When Martyn Carroll left school at 16, he didn’t realise he had dyslexia and simply thought higher education wasn’t for him. He’s now proving just what he’s capable of thanks to a degree apprenticeship with The Open University and South Western Railway.
It means he can finally achieve his degree dream – and apply his learning right away, without taking a career break.
“When I [left school] at 16, there was no such thing as dyslexia, or it certainly wasn’t [thought about],” explains Martyn. “I was considered ‘non-conforming’ and not interested in the subject matter. I joined the Army at 16 and was there for over 23 years, from 1985 to 2009.”
Though Martyn always struggled with reading and writing, he was determined not to let this hold him back. He started reading novels while serving overseas and would turn to poetry and crossword puzzles to help with his literacy.
All through his Army career, Martyn continued to push himself with regular courses.
“While I didn’t get any formal qualifications when I left the Army, I did a lot of courses and got a lot of confidence,” says Martyn. “Unless I told somebody I was dyslexic, it wasn’t immediately apparent. But I had to work on it.”
When Martyn left the services, he began working in project management, before taking on a new opportunity at South Western Railway. When he realised he could study for a degree apprenticeship through his workplace, he jumped at the opportunity.
“My line manager [mentioned the Chartered Manager Degree Apprenticeship to me],” says Martyn. “I have a natural tendency to look for courses to improve and with the dyslexia I can’t just sit back and do nothing. Otherwise, I can feel myself regressing, so I have to keep moving forward and keep improving.
“Coming in new to the railway industry, [I knew the apprenticeship] would give me a really good foundation.”
Through the Chartered Manager Degree Apprenticeship, Martyn can develop his skills through a mix of academic and practical learning. He’s also able to go back and complete the Maths and English qualifications required as part of the apprenticeship, as he missed out on these at school.
One big benefit for learning in this way for both Martyn and his employer, is that all the skills he’s learning can be applied right away.
Support from my line manager has been very good, very positive and very proactive. I feel that South Western Railway have been fully committed to helping me get this. They want me to do well. And the OU equally [are always there].Martyn Carroll
Asset Policy and Standards Manager at South Western Railway
As well as gaining support from his tutors, Martyn is part of an online group of students who regularly share advice on dealing with dyslexia. With the support of his wife too, Martyn has numerous people cheering him on.

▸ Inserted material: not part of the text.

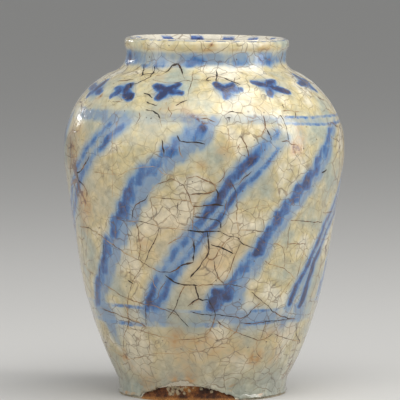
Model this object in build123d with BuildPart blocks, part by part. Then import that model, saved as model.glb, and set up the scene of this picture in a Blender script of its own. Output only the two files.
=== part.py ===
from build123d import *
from math import acos, asin, atan2, cos, degrees, hypot, radians, sin
import os

# A shouldered storage jar of pale fritware, painted in cobalt under a clear glaze.
# The body was thrown in three sections and set on a turned foot ring. Each joint is scored
# and keyed, and bonded with a layer of soft clay. A thin coat of white slip covers the outside,
# the blue brushwork lies on that coat, and clear glaze seals both faces.
# +Z is up. The origin is the middle of the foot's underside, and the front faces -Y.

# Outline of the glazed outside
HEIGHT = 260.0
BELLY_RADIUS = 102.5
SHOULDER_INSET = 41.5  # from the axis to the centre of the shoulder's curve
FLANK_LEAN = 9.0  # degrees from upright
FLANK_FOOT = 100.0  # height at which the straight flank starts to curve in
WAIST_RADIUS = 61.2
WAIST_HEIGHT = 9.9
TOE_RADIUS = 61.4
TOE_HEIGHT = 1.5
NECK_RADIUS = 58.5
NECK_LENGTH = 3.8  # the upright stretch between the two hollows
NECK_HOLLOW = 11.0
LIP_OVERHANG = 1.5
LIP_HOLLOW = 10.0

# Coats and walls
GLAZE = 0.7
PAINT = 0.2  # this layer is left free where nothing is painted
SLIP = 0.3
WALL = 7.0
INNER_GLAZE = 1.0
NECK_WALL = 6.5  # clay, coats and all
FLOOR = 10.0
FLOOR_ROUND = 22.0
THROAT_ROUND = 5.5
GLAZE_STOP = 1.2  # the coats end this far above the table

# Foot and seams
FOOT_WIDTH = 14.0
FOOT_DEPTH = 10.0
KEY_WIDTH = 3.0
KEY_HEIGHT = 2.5
LUTE = 0.8

# Bare patch at the front of the foot, where the coats were scraped away
BARE_WIDTH = 68.0
BARE_HEIGHT = 11.5
BARE_SHIFT = 10.0  # to the left of the middle

# Brushwork
LINE_WIDTH = 1.5
UPPER_BAND_TURN = 21.65  # degrees up the shoulder's curve, to the lower of two lines
UPPER_BAND_GAP = 8.0
LOWER_BAND_HEIGHT = 57.0
LOWER_BAND_GAP = 14.0
WASH_WIDTH = 11.0
STRIPE_PAIRS = 5
STRIPE_START = -2.0  # degrees from the front, at the top of the first stepped stripe
STRIPE_SWEEP = 61.0  # degrees round the jar, from top to bottom
STRIPE_MARGIN = 2.0  # between the stripes and the lines above and below them
DABS = 14
DAB_WIDTH = 11.0
DAB_LENGTH = 24.0
RULES = 7
RULE_WIDTH = 2.4
RULE_SPREAD = 7.0  # degrees between the two lines of a ruled stripe
FLORETS = 14
FLORET_START = 9.2  # degrees from the front
FLORET_RISE_SHARE = 0.485  # of the curve between the upper lines and the neck
FLORET_SPAN_SHARE = 0.582  # of the same stretch, from petal tip to petal tip
PETAL_WIDTH = 7.4
PETAL_LEAN = 42.0  # degrees either way from level

OVERRUN = 5.0  # how far a cut runs past what it cuts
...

“[I’ve now] finished module one, which was initially a bit daunting,” he says. “It’s an awful lot of commitment and work. [But] I’ve steadily got better with my assessments. The feedback from the tutor each time has been robust, but helpful. It’s taught me what I need to do.”

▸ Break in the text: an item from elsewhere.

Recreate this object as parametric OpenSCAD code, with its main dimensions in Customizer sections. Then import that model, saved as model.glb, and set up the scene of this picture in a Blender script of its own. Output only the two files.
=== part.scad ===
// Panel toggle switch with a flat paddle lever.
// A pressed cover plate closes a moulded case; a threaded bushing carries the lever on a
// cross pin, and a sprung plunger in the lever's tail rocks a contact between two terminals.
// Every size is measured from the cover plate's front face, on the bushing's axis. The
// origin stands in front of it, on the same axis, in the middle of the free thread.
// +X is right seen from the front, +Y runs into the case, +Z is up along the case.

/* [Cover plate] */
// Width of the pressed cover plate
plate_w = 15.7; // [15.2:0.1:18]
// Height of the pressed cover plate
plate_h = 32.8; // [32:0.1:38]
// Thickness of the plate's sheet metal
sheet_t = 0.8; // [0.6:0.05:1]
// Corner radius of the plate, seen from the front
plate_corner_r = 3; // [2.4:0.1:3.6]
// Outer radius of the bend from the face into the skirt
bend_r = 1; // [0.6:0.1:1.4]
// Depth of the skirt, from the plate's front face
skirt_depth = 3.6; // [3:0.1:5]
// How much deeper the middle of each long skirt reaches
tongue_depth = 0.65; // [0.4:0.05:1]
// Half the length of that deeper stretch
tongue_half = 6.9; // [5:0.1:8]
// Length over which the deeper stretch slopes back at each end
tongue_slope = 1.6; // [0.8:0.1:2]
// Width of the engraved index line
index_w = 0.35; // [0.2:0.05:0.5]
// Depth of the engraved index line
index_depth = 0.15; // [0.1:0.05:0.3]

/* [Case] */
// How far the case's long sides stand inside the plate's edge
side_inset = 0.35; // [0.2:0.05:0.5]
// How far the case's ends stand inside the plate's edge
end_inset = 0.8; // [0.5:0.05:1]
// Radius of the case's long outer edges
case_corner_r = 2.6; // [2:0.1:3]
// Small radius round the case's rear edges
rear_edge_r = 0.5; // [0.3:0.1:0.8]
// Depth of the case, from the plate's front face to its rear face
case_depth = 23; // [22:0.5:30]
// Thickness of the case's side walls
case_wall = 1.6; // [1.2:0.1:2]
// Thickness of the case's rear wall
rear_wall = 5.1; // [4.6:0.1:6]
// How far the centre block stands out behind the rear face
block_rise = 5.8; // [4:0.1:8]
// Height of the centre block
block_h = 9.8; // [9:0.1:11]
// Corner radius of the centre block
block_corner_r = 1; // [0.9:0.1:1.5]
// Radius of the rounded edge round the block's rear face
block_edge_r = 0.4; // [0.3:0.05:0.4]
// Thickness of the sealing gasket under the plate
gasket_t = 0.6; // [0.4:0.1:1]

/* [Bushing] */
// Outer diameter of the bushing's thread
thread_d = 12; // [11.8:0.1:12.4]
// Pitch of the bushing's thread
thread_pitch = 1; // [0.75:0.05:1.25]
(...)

Looking ahead, Martyn feels his degree apprenticeship will help him to keep moving forward – personally and professionally.
“Through the years I’ve understood that dyslexia is not indicative of a level of intelligence,” he says.
“I’m quite ambitious and I think most military veterans are ambitious by nature. You’re always looking for that next move forward. Doing this apprenticeship is feeding into that ambition.
“It’s lighting that fire inside again. When I finish the degree apprenticeship, I can potentially look for bigger and better jobs within South Western Railway.”
“To do this at my age, having come back from the Middle East to go into a new job, it’s been quite tough,” admits Martyn.
Yet no matter the barriers Martyn has faced along the way, he knows all of his hard work will be worth it:
“To do this learning and get to the end of the apprenticeship and stand up there [at a degree ceremony] with all the togs on and get the degree will be an amazing thing. It’s something to really look forward to and a real motivator.”